Oh, ya. Karena buku ini lebih dewasa dibandingkan seri Throne of Glass, romance-nya sangat kental dan banyak sexual tension. Hubungan Tamlin dan Feyre sengaja dibangun pelan-pelan sampai ke titik maksimal. Saya harus mengaku kalau penulis jago dalam hal itu. Saya bahkan percaya kalau rasa cinta Feyre ke Tamlin itu nyata dan mampu membuat Feyre mengorbankan segalanya demi menyelamatkan pria itu.
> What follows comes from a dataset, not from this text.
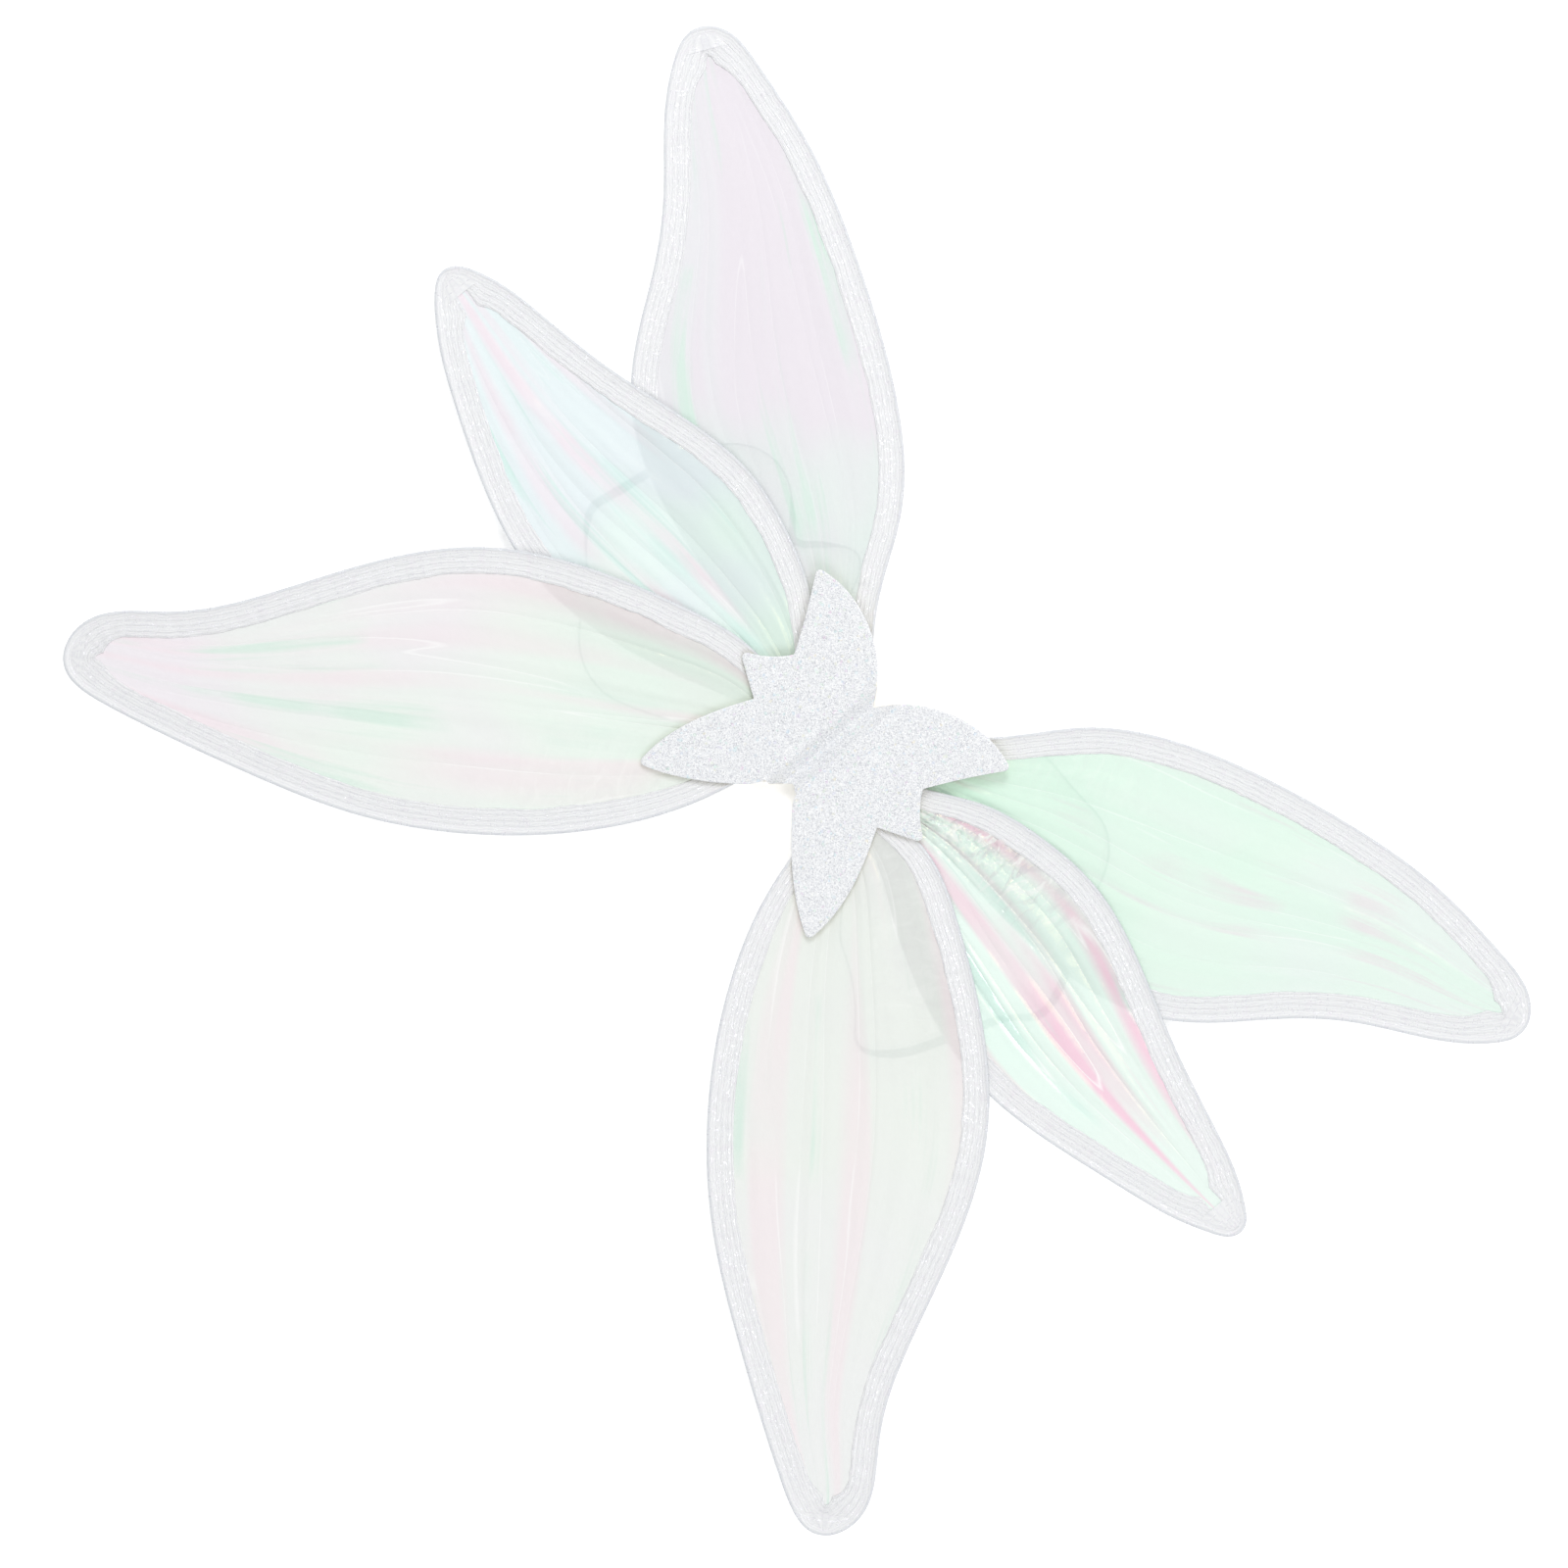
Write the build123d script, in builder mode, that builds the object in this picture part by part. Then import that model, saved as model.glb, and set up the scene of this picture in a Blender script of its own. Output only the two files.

Sebenarnya ini buku yang bisa dibahas secara detail. Soalnya, ada bagian yang saya suka banget dan ada bagian yang saya tidak suka. Buku ini sangat bermasalah. Beberapa bagian agak terlalu over the top dan bikin saya mengernyit. Terutama soal penjahatnya yang menurut saya agak melempem. Setelah dibangun secara mengerikan di awal, ternyata dia cuma begitu doang. Saya suka sih keberanian dan ketulusan Feyre dalam membebaskan Tamlin. Bodoh sih, sebenarnya. Tapi kembali lagi Feyre tidak bisa membaca. Hahaha... #oops

Dan salah satu hal yang bikin saya tidak nyaman adalah Rhysand. Saya langsung tahu kalau dia bakal jadi love interest di buku selanjutnya. Khas Sarah J. Maas yang selalu memberikan cowok yang berbeda di setiap buku seriannya. Lihat saja Throne of Glass. Tiap buku cowoknya beda. Sudah kayak bikin harem cowok tampan buat tokoh utamanya. Saya sampai geli-geli sendiri. Mending kalau cewek tokoh utamanya memang spesial dan mengagumkan. Biasa saja, tuh.

Oke, kembali ke topik. Saya akan bicara soal Rhysand. Saya cukup suka dengan latar belakangnya. Saya harus mengakui kalau kepribadiannya lebih menarik dari Tamlin karena lebih mirip peri yang sesungguhnya. Jahat, kejam, pembohong, dan nakal. Tapi cara dia memperlakukan Feyre di buku ini merupakan sebuah penghinaan. Saya tidak bisa membayangkan kenapa Feyre akhirnya bisa suka sama dia. Kasusnya sama seperti Rowan dan Celaena di Throne of Glass. Sepertinya, Sarah J. Maas  memang suka sama tipe cowok kasar dan kejam seperti itu. Bad boy yang sebenarnya care sama ceweknya, tapi caranya salah?

Saya tadinya mau kasih 2 bintang karena saya banyak nggak sreg sama aspek-aspek di buku ini. Tapi, ada juga bagian-bagian yang saya suka. Terutama dunianya. Jadi, 3 bintang deh.